El departamento de Estado estadounidense mostró, con la fallida categoría de “Estado Fallido”, que México padece el mismo grado de descomposición social que Congo y Pakistán. Estamos ahora en otra clasificación. Encabezamos, con Siria, la lista de los países con mayor grado de violencia. En la violencia Siria se combina una añeja guerra civil con la guerra que una docena de países poderosos libran en ese territorio. Las cifras que nos ponen en esa categoría extrema de violencia son insoportables, pero es aún peor la calidad de la violencia que padecemos, la profunda degradación humana que revela. Enfrentamos crímenes que quitan la respiración por su barbarie.

 

Javier resistía la maniobra cómplice que exhibe para ocultar: la contabilidad de cuerpos. Sólo escribía de personas; se negaba a agregar un número más a la estadística cotidiana. La diseminación puntual y constante de los crímenes de cada día produce acostumbramiento: construye como “normalidad” un estado de cosas que ya no sorprende a nadie.

 

Una forma de encubrir lo que pasa es aludir al narco estado, para achacar los crímenes a algún cártel y cuando más a sus cómplices gubernamentales. Se crea así la impresión de que los criminales habrían asaltado las instituciones públicas y corrompidas a los funcionarios. La solución estaría recuperarlas, haciendo una buena limpia, para que desde ellas se procediera a limpiar al país de criminales. A ellas, por lo pronto, habría que exigirles justicia.

 

Hay en esto distorsión y miopía. Por más de un siglo productores y traficantes de drogas operaron en México mediante arreglos con autoridades de diversos niveles que mantenían cierto control de la operación. Existía autonomía e iniciativa de los criminales. En las décadas recientes el arreglo se modificó. No fue el narco quien tomo el estado, sino éste el que ocupó al narco. Al estatalizar la operación se le diversificó, para incluir otras líneas criminales. Es cierto que en el desastre que así se produjo se perdió el control del conjunto y se multiplicaron actores independientes, que operaban por su cuenta y contribuyen al caos general.

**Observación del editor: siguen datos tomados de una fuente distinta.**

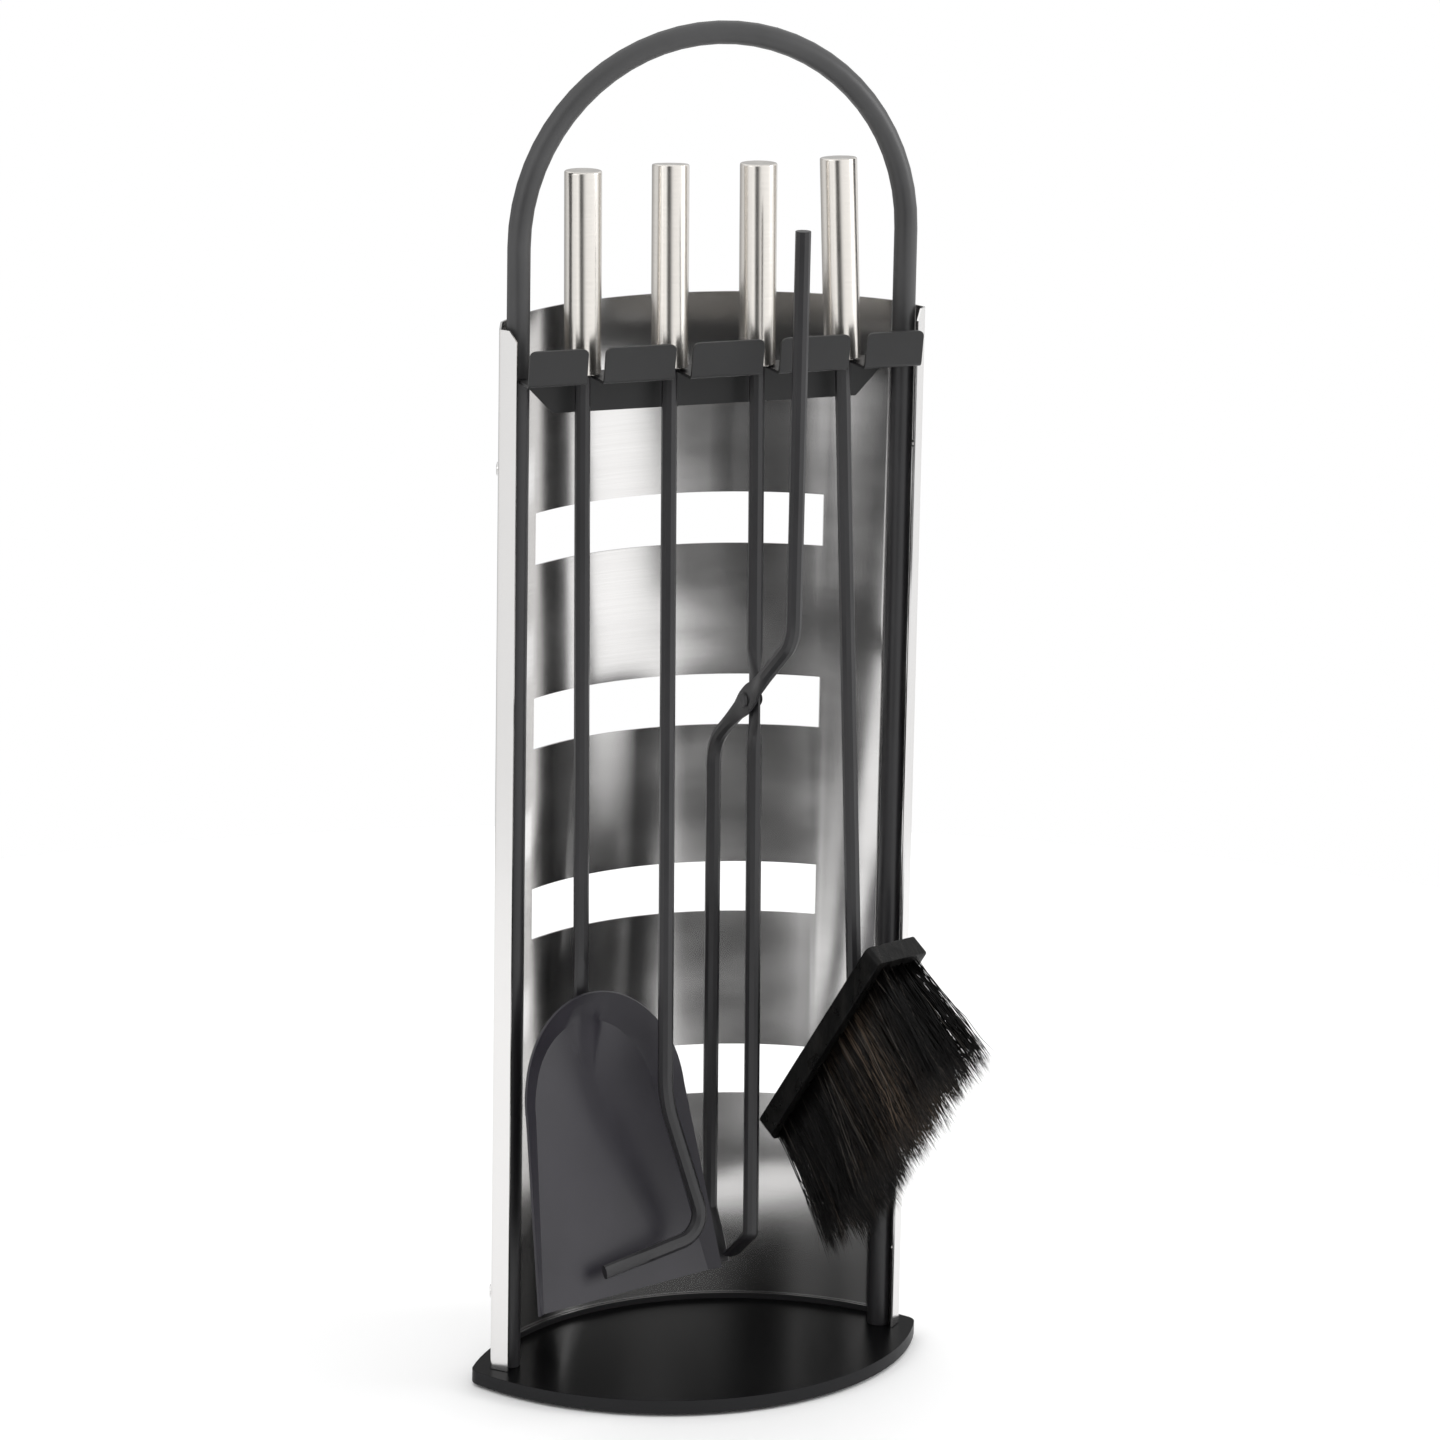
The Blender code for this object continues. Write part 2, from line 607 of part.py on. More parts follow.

Pero están en el margen; no participan en el negocio principal ni son responsables del gran desorden.

 

Las instituciones que así se narcotizaron habían dejado previamente de ser lo que eran. Desde tiempos de Salinas, la esfera pública dejó de ser un espacio político y administrativo en que se podían procesar los intereses de los diversos sectores sociales y los de la nación, bajo la hegemonía del capital. Los gobiernos construyeron mecanismos para resistir la presión pública, por más vigorosa que fuera, a fin de rendirse al capital nacional y transnacional, dedicado crecientemente al despojo. Tanto las leyes como las instituciones se subordinaron a esa tarea, que inevitablemente exigió recurrir al uso de la fuerza.

 

Para conseguir sus propósitos, en esas circunstancias, el capital emplea tanto a los aparatos estatales como a organizaciones criminales. Hace tiempo sabemos que en México resulta imposible distinguir con claridad el mundo del crimen del mundo de las instituciones: son la misma cosa. Ese lodo político y social responde a un solo interés, el del capital, cuyas personificaciones son múltiples: son gerentes de negocios transnacionales o banqueros, lo mismo que funcionarios o narcos. En ese mundo criminal y capitalista están insertos los partidos, los procedimientos electorales y el juego cínicamente llamado democrático. Es ridículo pedir “justicia” a ese mundo, sobre todo si queda claro que la justicia no puede reducirse al castigo. No sería justicia atrapar y encarcelar a los asesinos de Javier. Aunque esto debe hacerse, no es el paso más importante a dar en el camino de una auténtica justicia, como Javier sabía bien.

 

La explotación minera es un buen ejemplo de las formas del despojo capitalista en un “estado narcotizado”. Para obtener concesiones el capital convierte en cómplices, empleados o socios a funcionarios del gobierno. Bandas criminales se ocupan de la operación, con la participación de funcionarios locales, banqueros y otros actores, para expulsar, esclavizar o someter a la población local. Un modelo semejante se emplea en otras líneas del negocio capitalista actual, que se dedica cada vez más a lavado de dinero, trata de personas, tráfico de órganos o de migrantes, pagos de protección, especulación urbana o financiera salvaje… Y en eso, para profundizar nuestra desgracia, se involucra crecientemente a la población, particularmente a los jóvenes, obligados a vender sus primogenituras por unas migajas.

 

En vez de impotencia o desesperación ante este panorama pavoroso, necesitamos lucidez y entereza, necesitamos organizarnos para hacer lo que falta. Puesto que de eso se trata, en estos días aciagos, volver la mirada a lo que este fin de semana ocurrirá en San Cristóbal se vuelve indispensable: ahí se estarán dando los pasos primeros del camino a la libertad, la justicia y la democracia.